4. What’s your process like? Morning writer, night writer, or something in between?
On the whole, I’m a night writer. I do most of my work between ten at night and dawn. Very early and very late in a manuscript, I’ll work afternoons and evenings but I do most of my real work in the middle of the night. My wife is a writer and she works in the mornings so our schedules complement each other. I work while she sleeps and vice-versa. I work pretty fast and usually spend at least twice as long with re-writing as I do pushing out the first draft. On a first draft, I’ll spend a lot of time on the first 50-75 pages defining characters and relationships and making notes on plot and at some point the switch will just click over and the story takes off. That’s when it really gets fun. I mostly start with dialog and a central locale and work backwards from there. I’m not one of those writers that likes long breaks. I’m not happy without a project in progress; I start to feel like a bum. Sometimes, though, the hard part is getting myself to back off. I skip meals, lose sleep, live on coffee and cigarettes. I slip into overdrive pretty easily. Finding a balance can be tough; it’s something I’m always struggling to maintain. On average I’ll work four or five days a week, anywhere from ten hours a week, if things are slow, to maybe thirty if I’m rolling.
5. There seems to be an unusually high percentage of writers who own cats.

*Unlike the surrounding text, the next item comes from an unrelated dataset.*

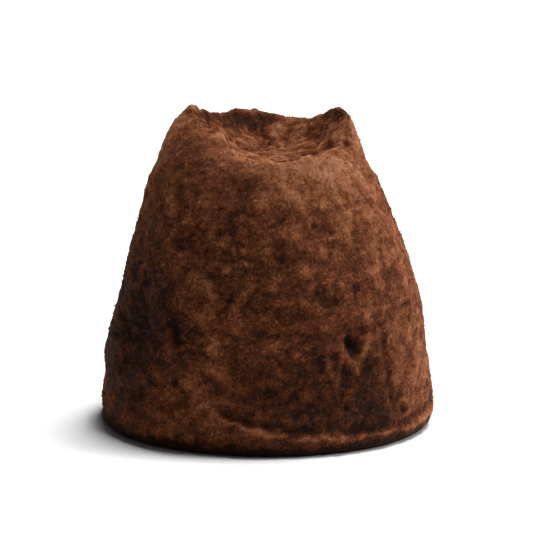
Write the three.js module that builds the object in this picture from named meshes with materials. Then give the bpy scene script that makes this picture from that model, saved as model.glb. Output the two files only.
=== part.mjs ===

Here at The First Book, we’re doing a study to find out if there’s a direct relationship between writing success and cat ownership. Do you own a cat? If so, tell us about him or her. If not, tell us what you have against cats.
I don’t have a cat. In fact, I have two20dogs, one of whom hates cats. The other I think stops at a hostile curiosity. Cats can’t be trusted. I’m with Dennis Leary on cats. Dogs live to protect you and make you happy and what do most dogs hate more than anything else? Cats. What does that tell you? I can’t love and feed and shelter an animal that only barely tolerates my existence. I’m telling you, if cats had opposable thumbs we’d be living in a different, darker world.